WORK INSTRUCTIONS: Each line from the start of the data below through the one containing "return chain(*stretches)" must be reproduced exactly.

____________________

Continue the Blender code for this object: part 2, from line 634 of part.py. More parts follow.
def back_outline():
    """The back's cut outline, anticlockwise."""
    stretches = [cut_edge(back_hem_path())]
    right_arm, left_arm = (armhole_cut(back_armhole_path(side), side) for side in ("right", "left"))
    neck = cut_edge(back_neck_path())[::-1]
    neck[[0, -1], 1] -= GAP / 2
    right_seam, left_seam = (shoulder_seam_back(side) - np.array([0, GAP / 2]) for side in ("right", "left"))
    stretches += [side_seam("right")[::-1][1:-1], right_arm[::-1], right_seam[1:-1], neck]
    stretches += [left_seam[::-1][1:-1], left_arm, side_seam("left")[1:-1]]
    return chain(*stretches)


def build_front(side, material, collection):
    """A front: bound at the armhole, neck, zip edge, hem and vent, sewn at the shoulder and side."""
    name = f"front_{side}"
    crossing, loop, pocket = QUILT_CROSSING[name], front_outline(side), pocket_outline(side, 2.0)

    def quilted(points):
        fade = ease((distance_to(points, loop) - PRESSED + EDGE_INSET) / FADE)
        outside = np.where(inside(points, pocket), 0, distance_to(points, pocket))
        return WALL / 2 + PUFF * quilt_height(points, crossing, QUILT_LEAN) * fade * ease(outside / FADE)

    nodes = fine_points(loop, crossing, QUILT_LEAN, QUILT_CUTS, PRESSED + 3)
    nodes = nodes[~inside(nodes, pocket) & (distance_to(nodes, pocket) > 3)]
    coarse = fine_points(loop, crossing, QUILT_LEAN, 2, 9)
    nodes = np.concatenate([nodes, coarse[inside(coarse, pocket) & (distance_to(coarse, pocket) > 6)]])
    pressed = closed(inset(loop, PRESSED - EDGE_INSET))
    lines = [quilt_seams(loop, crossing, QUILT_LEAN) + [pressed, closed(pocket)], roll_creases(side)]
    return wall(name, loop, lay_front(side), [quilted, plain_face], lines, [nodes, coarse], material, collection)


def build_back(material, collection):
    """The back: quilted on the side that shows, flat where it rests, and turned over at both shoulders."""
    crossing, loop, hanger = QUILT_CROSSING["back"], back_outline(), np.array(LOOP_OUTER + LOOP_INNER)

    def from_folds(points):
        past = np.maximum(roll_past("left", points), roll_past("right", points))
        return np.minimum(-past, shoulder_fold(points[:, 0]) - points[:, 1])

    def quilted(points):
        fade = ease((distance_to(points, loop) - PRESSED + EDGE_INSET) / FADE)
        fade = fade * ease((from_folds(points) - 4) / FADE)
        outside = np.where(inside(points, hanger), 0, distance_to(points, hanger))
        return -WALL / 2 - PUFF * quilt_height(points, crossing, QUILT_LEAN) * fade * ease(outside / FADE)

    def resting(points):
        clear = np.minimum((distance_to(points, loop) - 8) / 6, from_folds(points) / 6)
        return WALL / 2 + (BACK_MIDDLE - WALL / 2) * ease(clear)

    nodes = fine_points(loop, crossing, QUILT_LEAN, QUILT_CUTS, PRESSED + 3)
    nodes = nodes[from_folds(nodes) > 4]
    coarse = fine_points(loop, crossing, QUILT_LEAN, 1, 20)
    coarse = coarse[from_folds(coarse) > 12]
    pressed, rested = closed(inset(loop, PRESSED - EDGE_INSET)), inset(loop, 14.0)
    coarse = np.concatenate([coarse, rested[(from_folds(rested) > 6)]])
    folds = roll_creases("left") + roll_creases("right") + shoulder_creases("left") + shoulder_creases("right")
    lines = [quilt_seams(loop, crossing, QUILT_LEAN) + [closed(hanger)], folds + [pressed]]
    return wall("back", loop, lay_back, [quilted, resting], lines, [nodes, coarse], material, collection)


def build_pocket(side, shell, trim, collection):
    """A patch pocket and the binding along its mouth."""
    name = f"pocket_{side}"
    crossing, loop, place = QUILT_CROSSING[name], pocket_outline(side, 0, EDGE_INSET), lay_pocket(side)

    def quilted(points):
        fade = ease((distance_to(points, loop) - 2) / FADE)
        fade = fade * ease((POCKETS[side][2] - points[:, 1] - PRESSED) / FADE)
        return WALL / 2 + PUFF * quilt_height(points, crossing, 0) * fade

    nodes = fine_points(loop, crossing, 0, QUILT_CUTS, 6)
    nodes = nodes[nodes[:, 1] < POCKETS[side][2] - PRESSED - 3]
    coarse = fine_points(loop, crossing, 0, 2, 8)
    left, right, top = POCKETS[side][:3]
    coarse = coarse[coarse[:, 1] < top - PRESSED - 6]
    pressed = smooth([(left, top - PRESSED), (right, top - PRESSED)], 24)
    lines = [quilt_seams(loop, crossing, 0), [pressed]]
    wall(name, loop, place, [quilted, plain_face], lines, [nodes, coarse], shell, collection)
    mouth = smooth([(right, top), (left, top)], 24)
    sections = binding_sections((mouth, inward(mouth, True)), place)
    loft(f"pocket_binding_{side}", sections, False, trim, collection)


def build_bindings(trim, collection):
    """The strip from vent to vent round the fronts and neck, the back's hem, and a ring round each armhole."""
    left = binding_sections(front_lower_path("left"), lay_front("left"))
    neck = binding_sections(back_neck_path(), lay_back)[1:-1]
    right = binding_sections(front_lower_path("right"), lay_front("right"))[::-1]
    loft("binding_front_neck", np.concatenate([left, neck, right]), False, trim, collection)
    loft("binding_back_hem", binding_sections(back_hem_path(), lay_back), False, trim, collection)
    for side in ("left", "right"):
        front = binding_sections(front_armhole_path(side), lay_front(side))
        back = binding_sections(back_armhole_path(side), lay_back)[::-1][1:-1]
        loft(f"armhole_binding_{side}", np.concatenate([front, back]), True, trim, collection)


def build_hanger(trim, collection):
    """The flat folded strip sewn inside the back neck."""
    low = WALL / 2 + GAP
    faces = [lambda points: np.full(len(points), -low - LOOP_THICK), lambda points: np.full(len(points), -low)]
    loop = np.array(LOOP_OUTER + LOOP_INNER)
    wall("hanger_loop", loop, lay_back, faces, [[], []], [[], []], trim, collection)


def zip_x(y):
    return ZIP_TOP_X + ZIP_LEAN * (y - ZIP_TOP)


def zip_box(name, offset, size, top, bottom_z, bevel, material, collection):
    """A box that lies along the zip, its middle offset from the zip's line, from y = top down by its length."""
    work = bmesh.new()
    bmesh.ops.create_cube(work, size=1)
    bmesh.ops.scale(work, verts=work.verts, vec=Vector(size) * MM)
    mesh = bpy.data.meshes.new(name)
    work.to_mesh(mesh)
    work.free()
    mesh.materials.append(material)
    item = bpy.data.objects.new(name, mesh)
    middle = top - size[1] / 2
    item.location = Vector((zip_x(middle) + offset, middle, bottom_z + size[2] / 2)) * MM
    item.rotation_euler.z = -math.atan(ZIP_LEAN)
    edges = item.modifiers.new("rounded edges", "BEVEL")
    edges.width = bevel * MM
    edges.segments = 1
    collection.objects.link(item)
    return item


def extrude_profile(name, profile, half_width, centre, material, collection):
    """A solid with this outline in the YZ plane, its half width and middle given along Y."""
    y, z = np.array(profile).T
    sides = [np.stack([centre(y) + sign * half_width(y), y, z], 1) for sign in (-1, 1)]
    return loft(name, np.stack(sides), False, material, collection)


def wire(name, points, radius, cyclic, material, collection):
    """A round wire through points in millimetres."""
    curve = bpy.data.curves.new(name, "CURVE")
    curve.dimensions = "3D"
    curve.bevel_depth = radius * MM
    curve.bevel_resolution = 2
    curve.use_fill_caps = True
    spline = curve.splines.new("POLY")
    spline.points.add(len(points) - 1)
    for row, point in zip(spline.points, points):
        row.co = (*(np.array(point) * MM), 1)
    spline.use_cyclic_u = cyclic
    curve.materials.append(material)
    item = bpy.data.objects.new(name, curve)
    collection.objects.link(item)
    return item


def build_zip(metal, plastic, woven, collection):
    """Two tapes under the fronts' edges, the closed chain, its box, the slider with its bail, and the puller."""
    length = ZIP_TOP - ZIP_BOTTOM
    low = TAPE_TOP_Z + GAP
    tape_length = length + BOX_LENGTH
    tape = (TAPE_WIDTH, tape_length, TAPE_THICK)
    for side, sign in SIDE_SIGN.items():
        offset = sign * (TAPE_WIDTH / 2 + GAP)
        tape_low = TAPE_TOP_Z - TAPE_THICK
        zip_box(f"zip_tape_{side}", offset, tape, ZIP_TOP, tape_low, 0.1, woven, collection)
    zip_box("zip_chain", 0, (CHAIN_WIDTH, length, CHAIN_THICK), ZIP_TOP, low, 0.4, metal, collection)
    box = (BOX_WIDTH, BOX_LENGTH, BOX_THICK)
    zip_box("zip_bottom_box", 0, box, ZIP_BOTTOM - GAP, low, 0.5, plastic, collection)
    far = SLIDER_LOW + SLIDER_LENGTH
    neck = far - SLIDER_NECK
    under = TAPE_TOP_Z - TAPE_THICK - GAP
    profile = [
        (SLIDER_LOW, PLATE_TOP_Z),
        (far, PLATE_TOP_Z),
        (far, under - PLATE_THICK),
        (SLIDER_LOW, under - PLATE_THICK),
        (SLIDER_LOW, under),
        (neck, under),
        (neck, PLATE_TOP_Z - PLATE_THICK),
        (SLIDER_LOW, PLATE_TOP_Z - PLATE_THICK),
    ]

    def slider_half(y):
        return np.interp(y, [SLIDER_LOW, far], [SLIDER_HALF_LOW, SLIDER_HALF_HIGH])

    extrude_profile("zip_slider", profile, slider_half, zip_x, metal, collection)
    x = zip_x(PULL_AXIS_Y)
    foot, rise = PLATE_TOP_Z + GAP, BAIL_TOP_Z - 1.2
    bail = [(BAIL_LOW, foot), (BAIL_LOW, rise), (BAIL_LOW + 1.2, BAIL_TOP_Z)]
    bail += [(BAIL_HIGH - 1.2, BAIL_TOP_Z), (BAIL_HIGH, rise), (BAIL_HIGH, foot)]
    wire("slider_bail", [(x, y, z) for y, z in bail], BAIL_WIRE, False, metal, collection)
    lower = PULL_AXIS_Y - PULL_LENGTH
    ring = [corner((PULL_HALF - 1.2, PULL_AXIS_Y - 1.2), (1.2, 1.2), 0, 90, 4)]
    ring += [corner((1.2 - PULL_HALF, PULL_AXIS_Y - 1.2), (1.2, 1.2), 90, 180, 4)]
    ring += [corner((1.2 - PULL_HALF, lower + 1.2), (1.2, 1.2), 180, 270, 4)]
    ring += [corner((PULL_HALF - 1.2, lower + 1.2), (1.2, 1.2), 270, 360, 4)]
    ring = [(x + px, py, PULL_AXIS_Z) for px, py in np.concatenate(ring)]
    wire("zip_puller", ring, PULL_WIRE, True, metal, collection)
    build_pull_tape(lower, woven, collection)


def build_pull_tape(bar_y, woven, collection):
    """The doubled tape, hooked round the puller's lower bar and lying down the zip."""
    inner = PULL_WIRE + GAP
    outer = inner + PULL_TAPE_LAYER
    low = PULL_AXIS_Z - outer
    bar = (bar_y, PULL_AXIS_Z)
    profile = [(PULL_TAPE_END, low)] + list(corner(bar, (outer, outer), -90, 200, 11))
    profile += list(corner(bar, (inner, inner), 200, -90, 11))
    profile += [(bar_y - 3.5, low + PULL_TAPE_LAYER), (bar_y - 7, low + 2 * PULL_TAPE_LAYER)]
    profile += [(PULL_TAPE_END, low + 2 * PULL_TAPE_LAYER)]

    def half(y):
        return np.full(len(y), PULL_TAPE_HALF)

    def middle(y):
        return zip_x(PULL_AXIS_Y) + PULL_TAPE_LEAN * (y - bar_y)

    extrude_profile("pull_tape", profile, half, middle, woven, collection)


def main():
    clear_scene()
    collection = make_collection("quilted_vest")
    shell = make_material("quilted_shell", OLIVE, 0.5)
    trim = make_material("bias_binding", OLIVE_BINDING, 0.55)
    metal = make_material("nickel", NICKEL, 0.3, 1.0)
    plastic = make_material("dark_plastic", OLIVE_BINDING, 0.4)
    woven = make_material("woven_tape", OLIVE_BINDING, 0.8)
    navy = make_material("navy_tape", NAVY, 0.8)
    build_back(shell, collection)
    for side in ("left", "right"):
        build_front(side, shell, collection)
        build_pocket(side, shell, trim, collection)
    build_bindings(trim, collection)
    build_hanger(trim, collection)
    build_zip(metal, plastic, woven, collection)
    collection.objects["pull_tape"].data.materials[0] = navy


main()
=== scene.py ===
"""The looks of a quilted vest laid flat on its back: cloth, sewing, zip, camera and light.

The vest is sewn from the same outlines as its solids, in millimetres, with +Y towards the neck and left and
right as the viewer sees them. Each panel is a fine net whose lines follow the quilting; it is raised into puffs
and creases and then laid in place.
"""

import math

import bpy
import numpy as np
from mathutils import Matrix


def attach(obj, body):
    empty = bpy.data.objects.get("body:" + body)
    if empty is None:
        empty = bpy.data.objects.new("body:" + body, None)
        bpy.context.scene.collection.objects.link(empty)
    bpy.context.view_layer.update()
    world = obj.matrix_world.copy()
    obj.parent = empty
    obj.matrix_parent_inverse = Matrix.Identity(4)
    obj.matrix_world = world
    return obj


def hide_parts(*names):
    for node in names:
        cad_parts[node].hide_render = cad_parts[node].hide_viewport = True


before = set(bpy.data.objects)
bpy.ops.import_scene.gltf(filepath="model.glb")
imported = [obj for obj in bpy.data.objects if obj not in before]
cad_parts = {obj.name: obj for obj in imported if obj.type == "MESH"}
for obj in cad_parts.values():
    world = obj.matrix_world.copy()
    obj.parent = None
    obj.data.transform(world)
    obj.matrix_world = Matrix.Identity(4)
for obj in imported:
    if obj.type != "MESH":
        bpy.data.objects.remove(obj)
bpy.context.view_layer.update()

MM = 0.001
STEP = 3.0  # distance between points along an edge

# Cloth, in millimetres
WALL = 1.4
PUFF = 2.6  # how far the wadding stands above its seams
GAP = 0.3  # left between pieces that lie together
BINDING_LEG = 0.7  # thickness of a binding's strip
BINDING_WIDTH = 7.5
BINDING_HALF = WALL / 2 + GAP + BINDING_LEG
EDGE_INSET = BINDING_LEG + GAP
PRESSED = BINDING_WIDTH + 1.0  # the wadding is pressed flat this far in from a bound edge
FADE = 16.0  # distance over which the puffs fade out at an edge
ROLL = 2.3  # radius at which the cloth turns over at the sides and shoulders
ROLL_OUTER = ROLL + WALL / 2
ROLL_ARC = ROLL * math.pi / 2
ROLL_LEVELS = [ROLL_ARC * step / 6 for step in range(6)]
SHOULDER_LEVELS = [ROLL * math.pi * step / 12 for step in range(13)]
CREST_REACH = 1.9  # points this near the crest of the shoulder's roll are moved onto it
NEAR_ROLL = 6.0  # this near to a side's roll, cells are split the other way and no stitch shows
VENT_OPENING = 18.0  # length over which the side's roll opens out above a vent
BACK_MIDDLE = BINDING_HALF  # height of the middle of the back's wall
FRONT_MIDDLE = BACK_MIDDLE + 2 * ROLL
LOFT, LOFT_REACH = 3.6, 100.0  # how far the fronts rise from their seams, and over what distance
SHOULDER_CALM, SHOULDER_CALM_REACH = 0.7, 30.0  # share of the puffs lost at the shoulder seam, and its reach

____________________

WRITTEN SOLUTION:
Continue the Blender code for this object: part 2, from line 634 of part.py. More parts follow.
def back_outline():
    """The back's cut outline, anticlockwise."""
    stretches = [cut_edge(back_hem_path())]
    right_arm, left_arm = (armhole_cut(back_armhole_path(side), side) for side in ("right", "left"))
    neck = cut_edge(back_neck_path())[::-1]
    neck[[0, -1], 1] -= GAP / 2
    right_seam, left_seam = (shoulder_seam_back(side) - np.array([0, GAP / 2]) for side in ("right", "left"))
    stretches += [side_seam("right")[::-1][1:-1], right_arm[::-1], right_seam[1:-1], neck]
    stretches += [left_seam[::-1][1:-1], left_arm, side_seam("left")[1:-1]]
    return chain(*stretches)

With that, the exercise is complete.